Problem: Nothing but the lines from the one containing "Write the OpenSCAD" down to the one containing "gap = 0.05;", both included, should be echoed, and each exactly as it stands.

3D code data
○ ○ ○

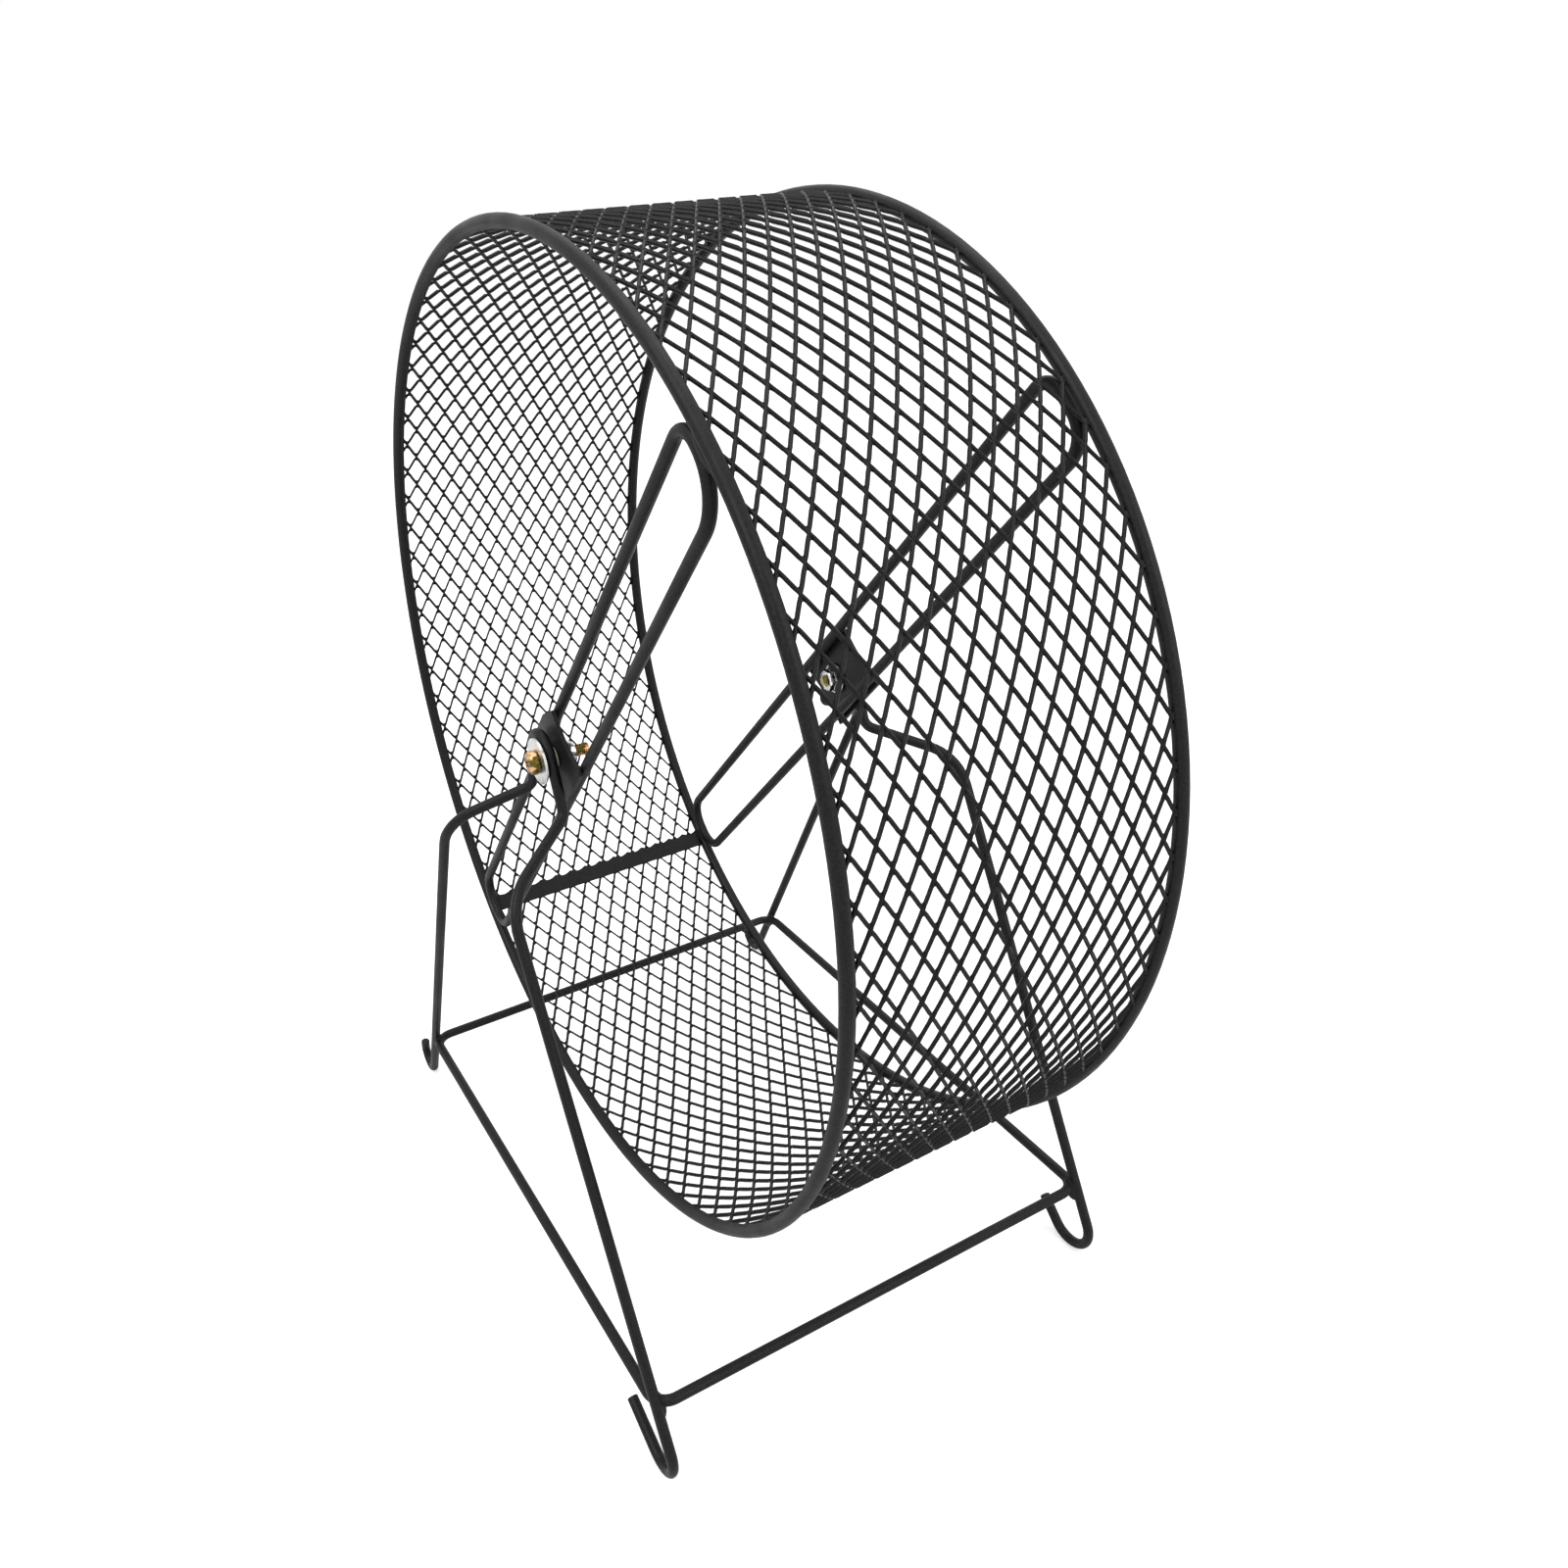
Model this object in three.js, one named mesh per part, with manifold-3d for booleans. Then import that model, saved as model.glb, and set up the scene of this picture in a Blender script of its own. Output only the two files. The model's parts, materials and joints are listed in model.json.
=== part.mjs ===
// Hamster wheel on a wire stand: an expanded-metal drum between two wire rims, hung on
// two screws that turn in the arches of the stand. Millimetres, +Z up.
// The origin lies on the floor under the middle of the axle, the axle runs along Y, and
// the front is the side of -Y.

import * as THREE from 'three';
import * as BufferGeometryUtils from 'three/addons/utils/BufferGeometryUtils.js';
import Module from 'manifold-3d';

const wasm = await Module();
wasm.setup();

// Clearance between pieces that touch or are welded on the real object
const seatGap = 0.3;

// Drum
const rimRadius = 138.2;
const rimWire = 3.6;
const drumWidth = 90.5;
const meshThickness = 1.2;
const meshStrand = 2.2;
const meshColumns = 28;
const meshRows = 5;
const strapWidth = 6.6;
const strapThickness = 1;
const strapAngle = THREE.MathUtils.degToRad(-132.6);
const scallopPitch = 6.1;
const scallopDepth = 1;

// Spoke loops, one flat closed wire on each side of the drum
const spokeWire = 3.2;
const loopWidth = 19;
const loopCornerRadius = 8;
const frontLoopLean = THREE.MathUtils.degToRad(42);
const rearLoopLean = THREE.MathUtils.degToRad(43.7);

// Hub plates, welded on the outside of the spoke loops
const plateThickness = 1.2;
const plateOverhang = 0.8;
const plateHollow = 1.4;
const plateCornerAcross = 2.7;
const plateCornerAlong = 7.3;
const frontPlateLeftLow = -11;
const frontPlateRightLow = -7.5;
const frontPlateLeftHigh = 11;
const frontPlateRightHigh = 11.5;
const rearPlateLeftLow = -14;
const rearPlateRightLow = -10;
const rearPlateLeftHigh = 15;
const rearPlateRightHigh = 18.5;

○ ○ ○

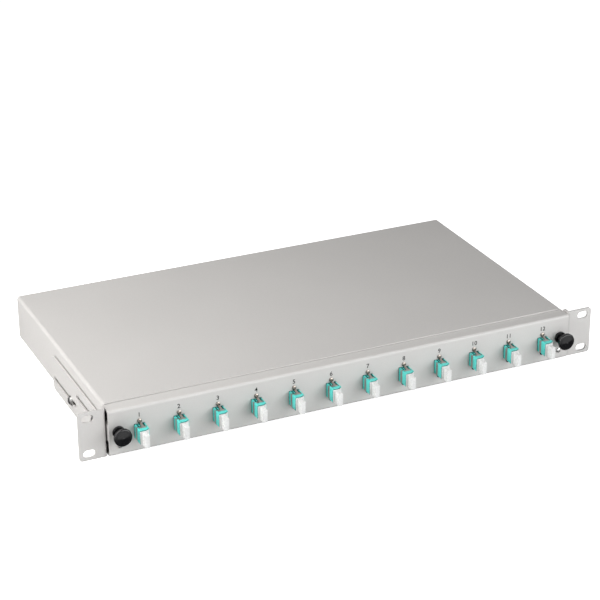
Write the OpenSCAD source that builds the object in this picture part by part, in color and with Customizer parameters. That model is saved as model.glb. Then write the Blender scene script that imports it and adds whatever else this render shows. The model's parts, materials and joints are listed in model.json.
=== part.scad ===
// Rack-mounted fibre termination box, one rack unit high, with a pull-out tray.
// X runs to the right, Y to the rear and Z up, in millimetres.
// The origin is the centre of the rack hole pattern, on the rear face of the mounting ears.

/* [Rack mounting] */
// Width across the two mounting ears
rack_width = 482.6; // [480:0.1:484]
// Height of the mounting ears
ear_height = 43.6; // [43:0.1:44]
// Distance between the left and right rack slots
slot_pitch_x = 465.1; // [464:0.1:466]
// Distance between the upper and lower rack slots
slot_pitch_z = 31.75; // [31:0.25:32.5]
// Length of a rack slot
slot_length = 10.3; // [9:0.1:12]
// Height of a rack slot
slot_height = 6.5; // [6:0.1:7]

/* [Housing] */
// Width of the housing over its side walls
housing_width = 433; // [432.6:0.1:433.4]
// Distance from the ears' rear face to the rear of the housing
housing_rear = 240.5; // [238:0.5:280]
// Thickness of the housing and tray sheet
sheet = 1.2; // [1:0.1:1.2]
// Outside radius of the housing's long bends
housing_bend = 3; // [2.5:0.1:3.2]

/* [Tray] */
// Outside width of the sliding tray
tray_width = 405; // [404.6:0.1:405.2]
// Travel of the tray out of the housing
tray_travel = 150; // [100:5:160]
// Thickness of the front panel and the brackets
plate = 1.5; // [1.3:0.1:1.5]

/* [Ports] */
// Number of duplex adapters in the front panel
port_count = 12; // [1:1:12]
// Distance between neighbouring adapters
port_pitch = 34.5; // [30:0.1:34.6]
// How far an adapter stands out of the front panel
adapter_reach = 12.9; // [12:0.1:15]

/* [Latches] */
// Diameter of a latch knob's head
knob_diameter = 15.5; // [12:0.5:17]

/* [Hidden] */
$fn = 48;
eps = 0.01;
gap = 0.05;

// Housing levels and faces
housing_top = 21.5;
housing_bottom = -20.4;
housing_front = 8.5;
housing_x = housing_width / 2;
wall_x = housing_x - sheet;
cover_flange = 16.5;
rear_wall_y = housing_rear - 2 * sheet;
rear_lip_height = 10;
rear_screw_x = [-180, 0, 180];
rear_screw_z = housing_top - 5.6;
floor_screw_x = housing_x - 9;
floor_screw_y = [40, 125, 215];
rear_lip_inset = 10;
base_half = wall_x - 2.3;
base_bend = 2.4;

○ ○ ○

Reply to the exercise:
Write the OpenSCAD source that builds the object in this picture part by part, in color and with Customizer parameters. That model is saved as model.glb. Then write the Blender scene script that imports it and adds whatever else this render shows. The model's parts, materials and joints are listed in model.json.
=== part.scad ===
// Rack-mounted fibre termination box, one rack unit high, with a pull-out tray.
// X runs to the right, Y to the rear and Z up, in millimetres.
// The origin is the centre of the rack hole pattern, on the rear face of the mounting ears.

/* [Rack mounting] */
// Width across the two mounting ears
rack_width = 482.6; // [480:0.1:484]
// Height of the mounting ears
ear_height = 43.6; // [43:0.1:44]
// Distance between the left and right rack slots
slot_pitch_x = 465.1; // [464:0.1:466]
// Distance between the upper and lower rack slots
slot_pitch_z = 31.75; // [31:0.25:32.5]
// Length of a rack slot
slot_length = 10.3; // [9:0.1:12]
// Height of a rack slot
slot_height = 6.5; // [6:0.1:7]

/* [Housing] */
// Width of the housing over its side walls
housing_width = 433; // [432.6:0.1:433.4]
// Distance from the ears' rear face to the rear of the housing
housing_rear = 240.5; // [238:0.5:280]
// Thickness of the housing and tray sheet
sheet = 1.2; // [1:0.1:1.2]
// Outside radius of the housing's long bends
housing_bend = 3; // [2.5:0.1:3.2]

/* [Tray] */
// Outside width of the sliding tray
tray_width = 405; // [404.6:0.1:405.2]
// Travel of the tray out of the housing
tray_travel = 150; // [100:5:160]
// Thickness of the front panel and the brackets
plate = 1.5; // [1.3:0.1:1.5]

/* [Ports] */
// Number of duplex adapters in the front panel
port_count = 12; // [1:1:12]
// Distance between neighbouring adapters
port_pitch = 34.5; // [30:0.1:34.6]
// How far an adapter stands out of the front panel
adapter_reach = 12.9; // [12:0.1:15]

/* [Latches] */
// Diameter of a latch knob's head
knob_diameter = 15.5; // [12:0.5:17]

/* [Hidden] */
$fn = 48;
eps = 0.01;
gap = 0.05;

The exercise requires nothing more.